Dylan Curran recently published Are you ready? Here is all the data Facebook and Google have on you – an article which should open the eyes of anyone who uses Facebook or Google.
It’s a good article, and it shows how much data people give up freely – who doesn’t have a Gmail account or a Facebook page these days? – but it’s lacking something that most people miss, largely because they’re thinking of their own privacy or lack of it.
I requested my data from the sites – Facebook had 384 megabytes on me, and my Google Data I will get on April 7th since I opted for 50 gigabytes. All this data, though, is limited to what I have done.
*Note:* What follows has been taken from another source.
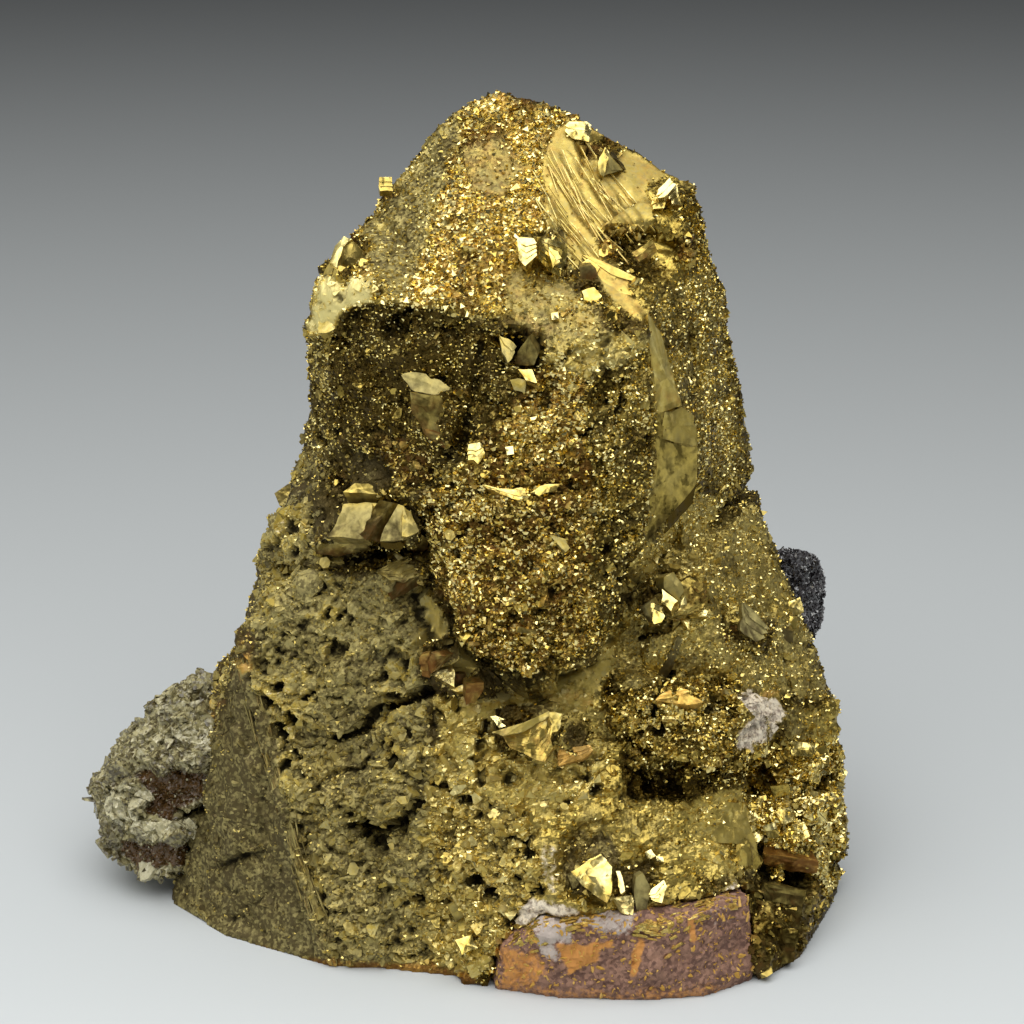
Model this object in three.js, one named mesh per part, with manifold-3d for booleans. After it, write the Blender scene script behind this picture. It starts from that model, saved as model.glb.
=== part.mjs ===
// Chalcopyrite specimen: brassy sphenoidal crystals grown together in one stepped cluster, with a
// dark sphalerite crystal let into the right flank, a sphalerite knot on the left and a strip of
// iron-stained matrix under the front. It stands on its broken base.
// Millimetres, +Z up. The origin is the middle of the base; the front faces -Y.
import * as THREE from "three";
import { ConvexGeometry } from "three/addons/geometries/ConvexGeometry.js";
import { mergeVertices } from "three/addons/utils/BufferGeometryUtils.js";
import Module from "manifold-3d";

const wasm = await Module();
wasm.setup();

// Driving dimensions
const WIDTH = 78; // across the flanks
const DEPTH = 55; // front edge to back
const HEIGHT = 80; // base to crown
const SEAT_GAP = 0.45; // reach of the clearance round a piece let into the cluster, about 0.3 mm square on
const BURIED = -6; // how deep the lowest corners lie under the base before it is cut flat
const WELD = 1e-4; // corners closer together than this are one corner
const FRONT = DEPTH / 2; // front edge of the matrix, in front of the origin
const BACK = DEPTH / 2; // back edge of the base, behind the origin
const LEFT = WIDTH / 2; // leftmost reach
const RIGHT = WIDTH / 2; // rightmost reach

// One crystal: the convex block that its corners span.
const block = (...corners) => corners.map(([x, y, z]) => new THREE.Vector3(x, y, z));

// The same block with every face moved outwards by about 0.3 mm, to cut the seat that it lies in.
function grown(corners) {
  const steps = [-SEAT_GAP, SEAT_GAP];
  return corners.flatMap((c) =>
    steps.flatMap((s) => [
      c.clone().add(new THREE.Vector3(s, 0, 0)),
      c.clone().add(new THREE.Vector3(0, s, 0)),
      c.clone().add(new THREE.Vector3(0, 0, s)),
    ]),
  );
}

// A small crystal standing on the cluster: four faces round a waist, a blunt tip and a buried foot.
// at is the middle of its waist, toward the way it points, wide and tall its size, turn its roll.
function perched(at, toward, wide, tall, turn) {
  const up = new THREE.Vector3(...toward).normalize();
  const roll = new THREE.Quaternion().setFromAxisAngle(up, THREE.MathUtils.degToRad(turn));
  const stand = new THREE.Quaternion().setFromUnitVectors(new THREE.Vector3(0, 0, 1), up);
  const [w, t] = [wide / 2, tall / 2];
  const shape = block(
    [w, 0.55 * w, 0.1 * t],
    [-0.8 * w, 0.7 * w, -0.1 * t],
    [-w, -0.5 * w, 0.15 * t],
    [0.7 * w, -0.8 * w, -0.1 * t],
    [0.45 * w, 0.1 * w, t],
    [-0.4 * w, -0.1 * w, 0.95 * t],
    [0.3 * w, 0.35 * w, -t],
    [-0.3 * w, -0.35 * w, -t],
  );
  return shape.map((p) => p.applyQuaternion(stand).applyQuaternion(roll).add(new THREE.Vector3(...at)));
}

// --- The cluster's large crystals -------------------------------------------------------------

// Head: the big upper crystal. Its top face slopes to the front, its lower tip overhangs as a chin.
const head = block(
  [2.5, 6, HEIGHT], [9, 6, 78.5], [15, 5, 74.6], [21.5, 3, 71.8], [6, 14, 76], [19, 13, 68],
  [-2, 5, 77.5], [-8.5, 2, 70], [-7, 13, 68],
  [1, -15.5, 64], [12, -17, 59], [16.5, -14.5, 61.5],
  [24, 0, 64], [26.2, 2, 53], [27.5, 4, 42], [21.5, -10.5, 49], [16, -17, 42.5],
  [8, -20.5, 42], [5, -21, 30], [0, -19.5, 33.5], [11, -19.5, 31], [-3, -15.5, 50],
  [22, 18, 44], [4, 22, 50], [-10, 12, 46], [2, 5, 26], [18, 2, 28],
);

// Left shoulder: the block beside the head whose dark front face lies under the pale brow.
const shoulder = block(
  [-14, -8, 63.5], [-11.5, -3, 68], [-7.5, -12.5, 65.5], [1, -15, 64], [-15.2, -5.5, 58],
  [-14.6, -5, 47], [-11, -9.5, 45], [-2, -14.5, 45], [-7, 6, 69], [-13.5, 8, 58],
  [-13, 9, 44], [4, 4, 44], [4, 4, 66],
);

// Right cheek: the narrow face that runs down the head's right edge to the flank.
const cheek = block(
  [21.5, 4, 71], [24.2, 1, 64], [26.6, 2, 53], [28.2, 4, 41], [27, 14, 40], [22, 15, 66],
  [20, -9, 50], [21, -9, 38], [12, 6, 60], [12, 6, 38],
);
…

It lacks the context. We are all single trees in the forest, and these companies aren’t so much in the habit of studying trees by themselves. They have the data of the forest of trees. That context, those interactions, you can’t really download. The algorithms they have derive data from what we hand over so willingly because it costs us nothing financially.
So, while they can give us our data, and some companies do, they can’t give us someone else’s data – so we only get the data on that single tree, ourselves. We learn only a small amount of what their algorithms have decided about us, and while Facebook has a way to see some of what their algorithms have decided about you, they are not compelled to tell you everything about your digital shadow. Your digital shadow has no rights, yet is used to judge you.
What’s your context? That’s the real question. It’s what they don’t show you, what they have decided about you from your habits, that they don’t truly share. That is, after all, their business.
Know that, be conscious of it… and don’t be an idiot online, no matter how smart you think you are. Everything you do is analyzed by an algorithm.